§ Recorded data:
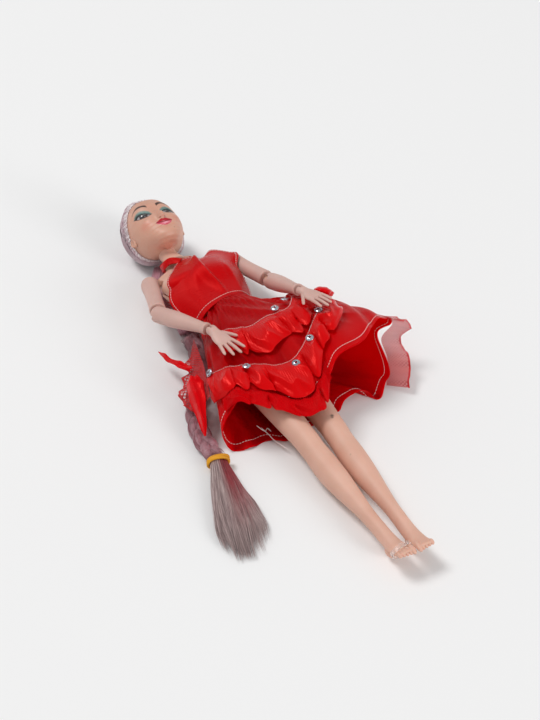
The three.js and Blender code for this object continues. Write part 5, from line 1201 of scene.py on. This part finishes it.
around, level = np.linspace(0, 1, 1400), np.full(1400, 0.962)
folds, out = underskirt_folds(around, level), skirt_out(around, level)
stitches = [
    stitch_run("stitches_hem", above_floor(off_skirt(around, level, folds - 0.22), 0.5), out),
    stitch_run("stitches_hem_inside", above_floor(off_skirt(around, level, folds - 0.58), 0.2), -out),
]
for name in ("upper_ruffle", "lower_ruffle"):
    tier, share = TIERS[name], np.linspace(0.02, 0.98, 500)
    line = tier_place(tier, share, np.full(500, 0.05), 0.16)
    out = skirt_out(tier_around(tier, share), np.full(500, 0.5))
    stitches.append(stitch_run(f"stitches_{name}_1", line, out))
normals = upward_normals(bodice_points)
shown = bodice_points + normals * 0.2
for name, edge in (
    ("armhole_right", np.s_[5, 4:-4]), ("neckline", np.s_[6:-6, -7]),
    ("armhole_left", np.s_[-5, 4:-4]), ("waist", np.s_[4:-4, 5]),
):
    stitches.append(stitch_run(f"stitches_{name}", shown[edge], normals[edge]))
loose = np.stack([
    spline(line)(np.linspace(0, 1, 30))
    for line in (
        [[-18.6, -44.6, 4.6], [-16.8, -49.4, 3.0], [-16.0, -54.0, 2.6], [-13.4, -63.0, 3.4]],
        [[-20.4, -43.2, 5.6], [-17.6, -46.4, 3.2], [-15.6, -45.8, 3.6], [-14.2, -47.4, 2.0]],
    )
])
stitches.append(strands("loose_thread", loose, 0.24, taper=0.1, sides=5))
print("stitch runs:", len(stitches))

# %% [markdown]
# The braid is three bundles that swing from side to side and over one another, a third of a turn apart.
# %% Braid and loose hair
HAIR_SCALE = [150, 150, 3]
BRAID_TURNS, BRAID_SWING, BRAID_LIFT, BRAID_HAIRS = 3.4, 2.55, 0.95, 110
BUNDLE_HALF, BUNDLE_SQUASH = 2.5, 0.68


def hair_line(shares):
    """The middle line of the hair on the floor, from shares of its length and its half depth."""
    return even(spline(np.asarray(shares) * HAIR_SCALE))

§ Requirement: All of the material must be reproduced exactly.

§ Answer to the exercise:
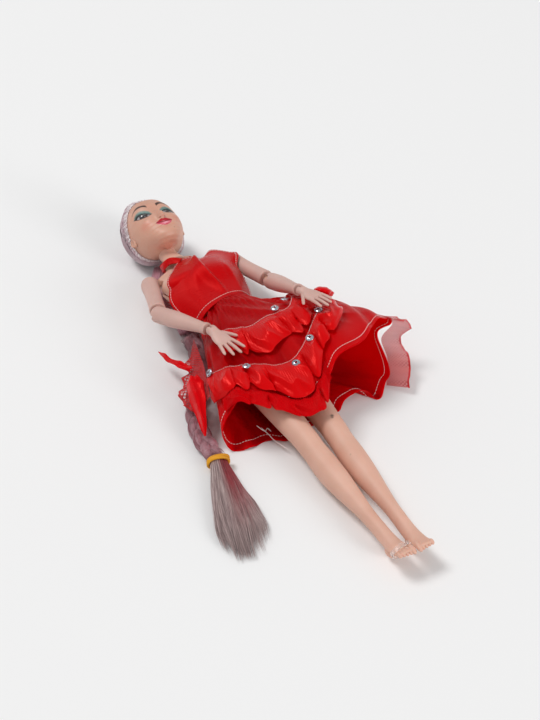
The three.js and Blender code for this object continues. Write part 5, from line 1201 of scene.py on. This part finishes it.
around, level = np.linspace(0, 1, 1400), np.full(1400, 0.962)
folds, out = underskirt_folds(around, level), skirt_out(around, level)
stitches = [
    stitch_run("stitches_hem", above_floor(off_skirt(around, level, folds - 0.22), 0.5), out),
    stitch_run("stitches_hem_inside", above_floor(off_skirt(around, level, folds - 0.58), 0.2), -out),
]
for name in ("upper_ruffle", "lower_ruffle"):
    tier, share = TIERS[name], np.linspace(0.02, 0.98, 500)
    line = tier_place(tier, share, np.full(500, 0.05), 0.16)
    out = skirt_out(tier_around(tier, share), np.full(500, 0.5))
    stitches.append(stitch_run(f"stitches_{name}_1", line, out))
normals = upward_normals(bodice_points)
shown = bodice_points + normals * 0.2
for name, edge in (
    ("armhole_right", np.s_[5, 4:-4]), ("neckline", np.s_[6:-6, -7]),
    ("armhole_left", np.s_[-5, 4:-4]), ("waist", np.s_[4:-4, 5]),
):
    stitches.append(stitch_run(f"stitches_{name}", shown[edge], normals[edge]))
loose = np.stack([
    spline(line)(np.linspace(0, 1, 30))
    for line in (
        [[-18.6, -44.6, 4.6], [-16.8, -49.4, 3.0], [-16.0, -54.0, 2.6], [-13.4, -63.0, 3.4]],
        [[-20.4, -43.2, 5.6], [-17.6, -46.4, 3.2], [-15.6, -45.8, 3.6], [-14.2, -47.4, 2.0]],
    )
])
stitches.append(strands("loose_thread", loose, 0.24, taper=0.1, sides=5))
print("stitch runs:", len(stitches))

# %% [markdown]
# The braid is three bundles that swing from side to side and over one another, a third of a turn apart.
# %% Braid and loose hair
HAIR_SCALE = [150, 150, 3]
BRAID_TURNS, BRAID_SWING, BRAID_LIFT, BRAID_HAIRS = 3.4, 2.55, 0.95, 110
BUNDLE_HALF, BUNDLE_SQUASH = 2.5, 0.68


def hair_line(shares):
    """The middle line of the hair on the floor, from shares of its length and its half depth."""
    return even(spline(np.asarray(shares) * HAIR_SCALE))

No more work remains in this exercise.